IPP Vendor Participation Status

invoices

The Fiscal Service also works with agencies on IPP implementation and workforce training to ensure a smooth transition.

“What we’ve seen an uptick in lately is agencies who want to learn more about IPP and one thing we’ve done is host a monthly session here in the Treasury building where agencies can come by and we go into detail probably a 1 1/2 hour to two hour presentation on IPP with our experts. Agencies bring their experts and ask a lot of questions. We’ve seen those sessions grow in popularity from one or two attendees to lately probably on the order of 15 to 25 attendees,” Hill said. “Also we’ve gotten a lot of email traffic and questions that come in. We also are visiting agencies onsite, and there has been one agency in particular that we’ve visited probably three or four times and each time having six-hour sessions going into detail. For a lot of agencies, this is an important decision because invoicing really is a relationship between a private supplier and a federal government procurement. It’s much more than a financial transaction.”

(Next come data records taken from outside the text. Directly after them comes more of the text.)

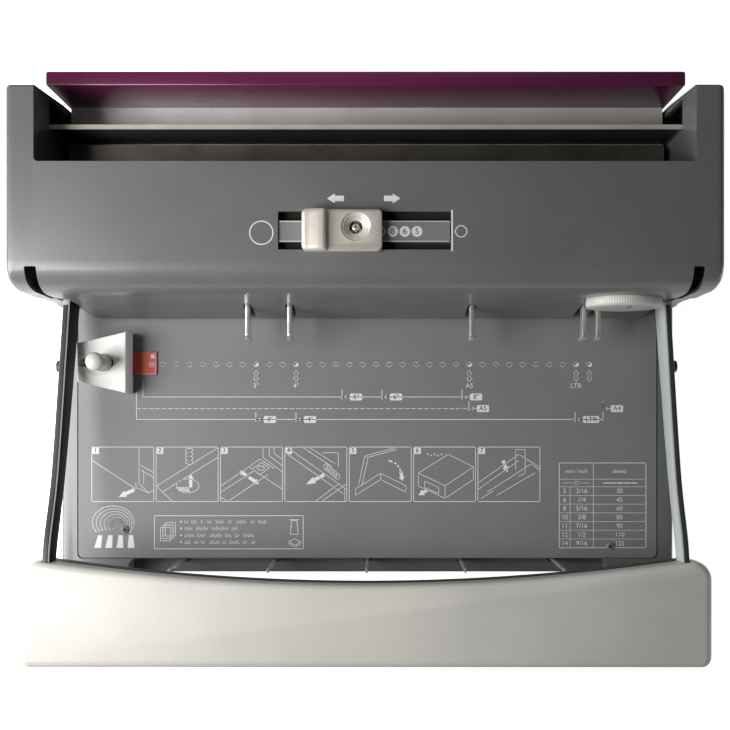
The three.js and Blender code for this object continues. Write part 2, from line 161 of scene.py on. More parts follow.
def metal(name, colour, roughness=0.35, stretch=(1, 40, 40), scratch=0.25, metallic=1.0, stain=0.12):
    """Rolled or plated metal: brushed streaks across `stretch`, faint stains."""
    material, tree, shader = node_material(name)
    streak = noise(tree, object_coordinates(tree, stretch), 60.0, 4.0, 0.65)
    cloud = noise(tree, object_coordinates(tree), 35.0, 4.0)
    tint = ramp(tree, cloud, [(0.3, scaled(colour, 1 - stain)), (0.72, scaled(colour, 1 + stain * 0.6))])
    connect(tree, shader, {
        "Base Color": tint,
        "Roughness": level(tree, streak, roughness - 0.12, roughness + 0.14),
        "Metallic": metallic,
        "Normal": bump(tree, streak, scratch, 0.00003),
    })
    return material


MATERIALS = {
    "body_grey": moulded("body_grey", (0.115, 0.122, 0.121), 0.42, 0.14, 0.13, coat=0.5),
    "table_grey": moulded("table_grey", (0.158, 0.168, 0.17), 0.46, 0.1, 0.11),
    "zinc_steel": metal("zinc_steel", (0.82, 0.81, 0.79), 0.5, (1, 8, 8), 0.2, 0.45, 0.12),
    "steel": metal("steel", (0.33, 0.30, 0.26), 0.42, (1, 60, 60), 0.35, 0.9, 0.25),
    "dark_steel": metal("dark_steel", (0.05, 0.05, 0.052), 0.5, (1, 20, 20), 0.2, 0.6, 0.2),
    "chrome": metal("chrome", (0.72, 0.71, 0.69), 0.3, (6, 6, 1), 0.03, 0.85, 0.05),
    "dark_plastic": moulded("dark_plastic", (0.028, 0.028, 0.03), 0.5, 0.16, 0.2),
    "arm_grey": moulded("arm_grey", (0.38, 0.405, 0.415), 0.6, 0.1, 0.1, specular=0.1),
    "silver_plastic": moulded("silver_plastic", (0.50, 0.487, 0.46), 0.36, 0.08, 0.07, coat=0.12,
                              grain_scale=3200),
    "champagne_metal": metal("champagne_metal", (0.74, 0.69, 0.62), 0.4, (1, 30, 30), 0.12, 0.5, 0.06),
    "purple_gloss": moulded("purple_gloss", (0.105, 0.010, 0.052), 0.28, 0.02, 0.1, coat=0.25),
    "red_plastic": moulded("red_plastic", (0.62, 0.06, 0.025), 0.45, 0.05, 0.06),
    "rubber": moulded("rubber", (0.018, 0.018, 0.018), 0.8, 0.3, 0.25),
}
WHITE_INK = moulded("white_ink", (0.62, 0.64, 0.63), 0.6, 0.03, 0.04)
WHITE_PLASTIC = moulded("white_plastic", (0.88, 0.875, 0.86), 0.45, 0.04, 0.03, coat=0.1)
DULL_STEEL = metal("dull_steel", (0.17, 0.155, 0.135), 0.42, (1, 60, 60), 0.3, 0.8, 0.3)
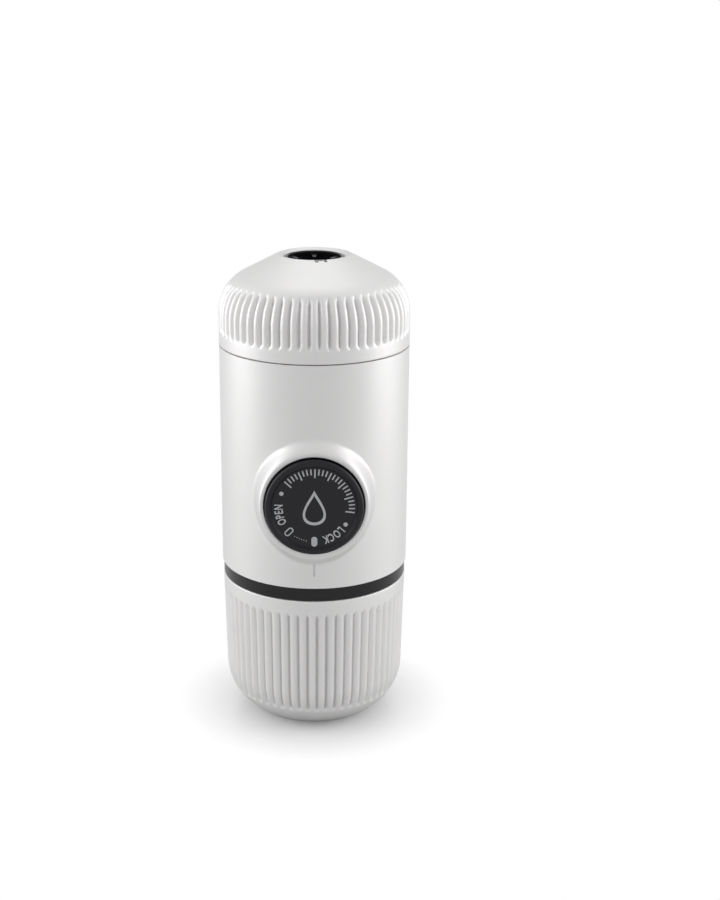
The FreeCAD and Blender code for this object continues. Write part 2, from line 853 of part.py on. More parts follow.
def make_head_shell():
    """The ribbed dome with a rounded rim round the spout opening."""
    centre, rim = dome_points()
    top = 90 - dome_slope
    low = seam_height + joint_line / 2
    inner = dome_shoulder_radius - shell_wall
    knee = on_circle(centre, dome_shoulder_radius, 0)
    hip = on_circle(centre, dome_shoulder_radius, top)
    touch = on_circle(rim, rim_radius, top)
    inner_knee = on_circle(centre, inner, 0)
    inner_hip = on_circle(centre, inner, top)
    shelf = total_height - rim_depth
    run = (shelf - inner_hip[1]) / math.tan(math.radians(dome_slope))
    inner_touch = (inner_hip[0] - run, shelf)
    opening = (spout_opening_radius, shelf)
    edges = [
        line((body_radius, low), knee),
        bend(centre, dome_shoulder_radius, 0, top),
        line(hip, touch),
        bend(rim, rim_radius, top, 180),
        line((spout_opening_radius, rim[1]), opening),
        line(opening, inner_touch),
        line(inner_touch, inner_hip),
        bend(centre, inner, top, 0),
        line(inner_knee, (shell_inner, low)),
        line((shell_inner, low), (body_radius, low)),
    ]
    shell = turned(edges)
    shell = shell.cut(Part.makeCompound(around(head_groove(), rib_count, head_groove_turn)))
    return shell.cut(rim_block(fit_gap, tongue_low() - fit_gap, total_height + fit_gap))


def tongue_low():
    return total_height - tongue_drop - tongue_thickness


def rim_block(gap, low, high, reach=tongue_reach):
    """A block across the rim at the tongue's place, grown by a gap."""
    inside = nozzle_bore_radius + nozzle_skin
    length = spout_opening_radius + reach + gap - inside
    width = tongue_width + 2 * gap
    block = Part.makeBox(length, width, high - low, V(inside, -width / 2, low))
    block.rotate(ORIGIN, UP, tongue_turn)
    return block


def make_outlet_nozzle():
    """Short black tube with a holed floor and a tongue that lies in a notch of the rim."""
    tube = ring(nozzle_radius, nozzle_bore_radius, cup_high, nozzle_top)
    high = total_height - tongue_drop
    neck = nozzle_radius - spout_opening_radius
    tongue = rim_block(0, tongue_low(), high).fuse(rim_block(0, nozzle_top - tongue_root, high, neck))
    floor_top = nozzle_floor + nozzle_floor_thickness
    floor = disc(nozzle_bore_radius, nozzle_floor, floor_top)
    middle = (nozzle_hub_radius + nozzle_bore_radius) / 2
    width = (nozzle_bore_radius - nozzle_hub_radius) / 2 - nozzle_hole_margin
    hole = disc(width, nozzle_floor, floor_top, middle)
    floor = floor.cut(Part.makeCompound(around(hole, nozzle_hole_count, 180 / nozzle_hole_count)))
    hub = disc(nozzle_hub_radius, nozzle_floor, nozzle_floor + nozzle_hub_height)
    nozzle = fused([tube, floor, hub, tongue])
    return nozzle.cut(disc(nozzle_hub_bore, nozzle_floor, nozzle_floor + nozzle_hub_height))


PIECES = {
    "tank_shell": make_tank_shell,
    "tank_liner": make_tank_liner,
    "tank_seal": make_tank_seal,
    "inlet_strainer": make_inlet_strainer,
    "collar": make_collar,
    "grip_band": make_grip_band,
    "collar_screws": make_collar_screws,
    "air_valve": make_air_valve,
    "body_shell": make_body_shell,
    "chassis": make_chassis,
    "brew_neck": make_brew_neck,
    "neck_screws": make_neck_screws,
    "knob_guide": make_knob_guide,
    "guide_screws": make_guide_screws,
    "pump_cylinder": make_pump_cylinder,
    "pump_screws": make_pump_screws,
    "inlet_valve": make_inlet_valve,
    "outlet_valve": make_outlet_valve,
    "suction_tube": make_suction_tube,
    "riser_tube": make_riser_tube,
    "piston_rod": make_piston_rod,
    "piston": make_piston,
    "piston_seal": make_piston_seal,
    "return_spring": make_return_spring,
    "knob_cup": make_knob_cup,
    "knob_face": make_knob_face,
    "knob_screw": make_knob_screw,
    "shower_plate": make_shower_plate,
    "brew_seal": make_brew_seal,
    "filter_basket": make_filter_basket,
    "head_gasket": make_head_gasket,
    "head_insert": make_head_insert,
    "head_screen": make_head_screen,
    "head_shell": make_head_shell,
    "outlet_nozzle": make_outlet_nozzle,
}

os.makedirs("parts", exist_ok=True)
for name, make in PIECES.items():
    shape = make()
    print(name, len(shape.Solids), len(shape.Faces), round(shape.Volume), shape.isValid())
    shape.exportStep("parts/" + name + ".step")
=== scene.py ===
"""Looks of the handheld espresso maker: shells, knob, spout, threads, finishes and a plain studio."""

import json
import math

import bmesh
import bpy
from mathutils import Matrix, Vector


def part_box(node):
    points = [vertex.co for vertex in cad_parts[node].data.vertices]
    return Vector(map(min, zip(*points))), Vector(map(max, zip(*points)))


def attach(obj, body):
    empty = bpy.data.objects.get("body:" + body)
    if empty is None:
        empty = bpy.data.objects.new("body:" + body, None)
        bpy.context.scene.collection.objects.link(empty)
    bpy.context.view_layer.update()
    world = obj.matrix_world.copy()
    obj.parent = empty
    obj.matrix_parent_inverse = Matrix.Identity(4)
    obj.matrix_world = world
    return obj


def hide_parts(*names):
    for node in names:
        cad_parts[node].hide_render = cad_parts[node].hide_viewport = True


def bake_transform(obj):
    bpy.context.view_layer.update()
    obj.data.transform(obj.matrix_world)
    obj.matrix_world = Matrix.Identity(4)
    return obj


bl_info = {
    "name": "Handheld espresso maker",
    "version": (1, 0, 0),
    "blender": (4, 5, 0),
    "location": "View3D > Sidebar > Espresso maker",
    "description": "Dresses the packed espresso maker and sets up its studio",
    "category": "Object",
}

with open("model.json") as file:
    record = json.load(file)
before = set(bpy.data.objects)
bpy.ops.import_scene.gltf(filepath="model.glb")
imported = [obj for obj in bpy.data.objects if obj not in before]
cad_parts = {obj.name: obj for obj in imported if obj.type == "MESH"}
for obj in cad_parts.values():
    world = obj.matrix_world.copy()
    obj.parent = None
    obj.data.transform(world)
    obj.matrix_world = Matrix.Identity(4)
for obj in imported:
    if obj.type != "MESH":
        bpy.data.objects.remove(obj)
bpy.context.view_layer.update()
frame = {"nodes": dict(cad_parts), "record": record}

MM = 0.001
FULL_TURN = 2 * math.pi
CAD = frame["nodes"]

# Where the pieces are, read from the frame
BODY_LOW, BODY_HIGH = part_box("body_shell")
HEAD_LOW, HEAD_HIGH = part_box("head_shell")
FACE_LOW, FACE_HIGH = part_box("knob_face")
SPRING_LOW, SPRING_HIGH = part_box("return_spring")
NECK_LOW, NECK_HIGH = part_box("brew_neck")
TOTAL_HEIGHT = HEAD_HIGH.z
TANK_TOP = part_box("tank_shell")[1].z
COLLAR_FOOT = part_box("collar")[0].z
BODY_RADIUS = BODY_HIGH.x
KNOB_HEIGHT = (FACE_LOW.z + FACE_HIGH.z) / 2
FACE_FRONT = FACE_LOW.y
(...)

Hill said the benefits of IPP for agencies and vendors alike are clear. He said agencies are reducing the cost and time to process invoices. That means agencies are avoiding late payment penalties. Contractors are getting paid faster and spending less time tracking down late or missing invoices.

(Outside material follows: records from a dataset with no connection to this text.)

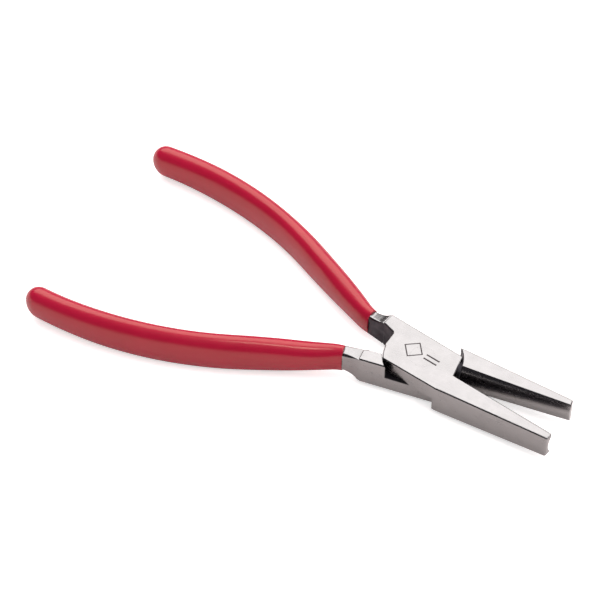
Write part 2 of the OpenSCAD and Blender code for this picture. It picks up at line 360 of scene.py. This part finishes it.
def groove_cutter():
    """The round bar that leaves the hollow jaw's groove."""
    turn = math.atan2(HOLLOW_EDGE_TIP, TIP_X - JAW_ROOT_X)
    c, s = math.cos(turn), math.sin(turn)
    rings = []
    for x in (-6.0, TIP_X):
        ring = []
        for i in range(ROUND_SIDES):
            t = 2 * math.pi * i / ROUND_SIDES
            out = GROOVE_R * math.sin(t)
            ring.append((JAW_ROOT_X + x * c - out * s,
                         GROOVE_R - GROOVE_DEPTH + x * s + out * c,
                         MID + GROOVE_R * math.cos(t)))
        rings.append(ring)
    return loft(rings)


def rivet_mesh(gap):
    """The rivet grown by gap: a shank with a countersunk head at each face of the joint."""
    if gap > 0:
        head_r = RIVET_HEAD_R + gap * (1 + (RIVET_HEAD_R - RIVET_R) / RIVET_HEAD_T)
        lower = [(-gap, head_r), (RIVET_HEAD_T, RIVET_R + gap)]
    else:
        lower = [(0.0, RIVET_HEAD_R - RIVET_EDGE), (RIVET_EDGE, RIVET_HEAD_R), (RIVET_HEAD_T, RIVET_R)]
    profile = lower + [(JOINT_T - z, r) for z, r in reversed(lower)]
    angles = [2 * math.pi * i / ROUND_SIDES for i in range(ROUND_SIDES)]
    return loft([[(r * math.cos(a), r * math.sin(a), z) for a in angles] for z, r in profile])


def handle_mesh():
    """Neck and tang as one bar: square to the block where it leaves it, oval by the grip's mouth."""
    rings = []
    neck_len = -MOUTH_X - BLOCK_END
    stations = [-0.12, 0.0, RELIEF_LEN / 2, RELIEF_LEN]
    stations += [RELIEF_LEN + (1 - RELIEF_LEN) * i / 14 for i in range(1, 15)]
    for u in stations:
        along = max(u, 0.0)
        w = 1 - (1 - along) ** 2
        relief = RELIEF * max(0.0, 1 - along / RELIEF_LEN)
        ramp = RAMP * max(0.0, 1 - along / RAMP_LEN) ** 2
        above = NECK_ABOVE + RISE_ABOVE * (1 - along) + ramp - relief
        below = NECK_BELOW + RISE_BELOW * (1 - along) - relief
        half_w = BLOCK_NECK_HALF_W + (TANG_HALF_W - BLOCK_NECK_HALF_W) * w
        corner_r = BLOCK_NECK_CORNER_R + (NECK_CORNER_R - BLOCK_NECK_CORNER_R) * w
        section = crowned(rounded_box(half_w, (above + below) / 2, corner_r), NECK_CROWN * w)
        x = -BLOCK_END - neck_len * u
        y = BLOCK_NECK_Y + (NECK_Y - BLOCK_NECK_Y) * w
        rings.append([(x, y + p, MID + q + (above - below) / 2) for p, q in section])
    tang_len = GRIP_LEN - TANG_SHORT
    steps = 60
    for i in range(1, steps + 1):
        s = tang_len * i / steps
        rings.append(place_ring(tang_section(s), s))
    rings.append(place_ring(rounded_box(*TANG_END), tang_len, TANG_END_LEN))
    return loft(rings)


def lever_mesh(hollow):
    """A whole lever: block, cheek, jaw, neck and tang as one solid."""
    inner = [(TIP_X, HOLLOW_EDGE_TIP)] if hollow else [(TIP_X, CROWN), (CROWN_X, CROWN), (CROWN_X, 0.0)]
    body = stack(lever_outline(inner), rounded_levels(0, JOINT_T, EDGE_R))
    body = thin_jaw(split_at(body, THIN_X), 0 if hollow else ROUND_TIP_DROP)
    body = boolean(body, lap_cutter(), "DIFFERENCE")
    body = boolean(body, groove_cutter() if hollow else half_round_cutter(), "DIFFERENCE")
    body = boolean(body, rivet_mesh(RIVET_FIT if hollow else RIVET_GAP), "DIFFERENCE")
    return boolean(body, handle_mesh(), "UNION")


# ---------------------------------------------------------------------------
# Grips
# ---------------------------------------------------------------------------
def spline(values, u):
    """Smooth value at u, from 0 to 1, through evenly spaced values."""
    n = len(values) - 1
    i = min(int(u * n), n - 1)
    t = u * n - i
    p = [values[max(i - 1, 0)], values[i], values[i + 1], values[min(i + 2, n)]]
    return (p[1] + (p[2] - p[0]) / 2 * t + (p[0] - 2.5 * p[1] + 2 * p[2] - p[3] / 2) * t ** 2
            + (1.5 * (p[1] - p[2]) + (p[3] - p[0]) / 2) * t ** 3)


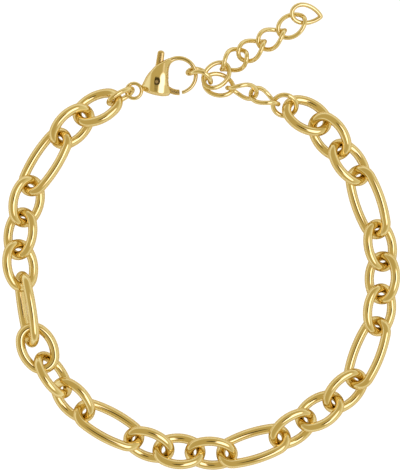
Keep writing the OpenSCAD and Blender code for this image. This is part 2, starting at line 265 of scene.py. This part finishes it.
def play(row):
    """The gap between two wires at the joint before a link."""
    return row[PLAY] * thickness(row[KIND])


BEND_RADIUS = half_length("bent") / radians(BEND)


def chord(kind):
    """How far apart the ends of a link's centre line are."""
    if kind == "bent":
        return 2 * BEND_RADIUS * sin(radians(BEND))
    return 2 * half_length(kind)


def spans():
    """How far it is from each joint of the loop to the next one."""
    out = []
    for i, row in enumerate(LOOP):
        kind = row[KIND]
        after = LOOP[(i + 1) % len(LOOP)]
        if kind == "clasp":
            out.append(CLASP_LENGTH)
        else:
            out.append(chord(kind) - thickness(kind) - (play(row) + play(after)) / 2)
    return out


def turns(radius):
    """The angle that each span takes up, seen from the middle of a loop of this radius."""
    out = []
    for i, length in enumerate(spans()):
        a = radius * LOOP[i][SHARE]
        b = radius * LOOP[(i + 1) % len(LOOP)][SHARE]
        out.append(degrees(acos((a * a + b * b - length * length) / (2 * a * b))))
    return out


def solve_radius():
    """The radius at which the loop closes."""
    low, high = (share * sum(spans()) / (2 * pi) for share in RADIUS_RANGE)
    for _ in range(HALVINGS):
        middle = (low + high) / 2
        if sum(turns(middle)) > 360:
            low = middle
        else:
            high = middle
    return (low + high) / 2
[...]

“This is a product that has been battled tested in a whole lot of agency environments and represents over the years the combined wisdom and combined experience of hundreds of procurement, acquisition and financial folks across a variety of agencies,” he said. “Very unlike an off-the-shelf package that might have been designed for commercial acquisitions, this is very much tailored the unique world of acquisition in the federal space. That would be the differentiating factor between IPP and other suppliers.”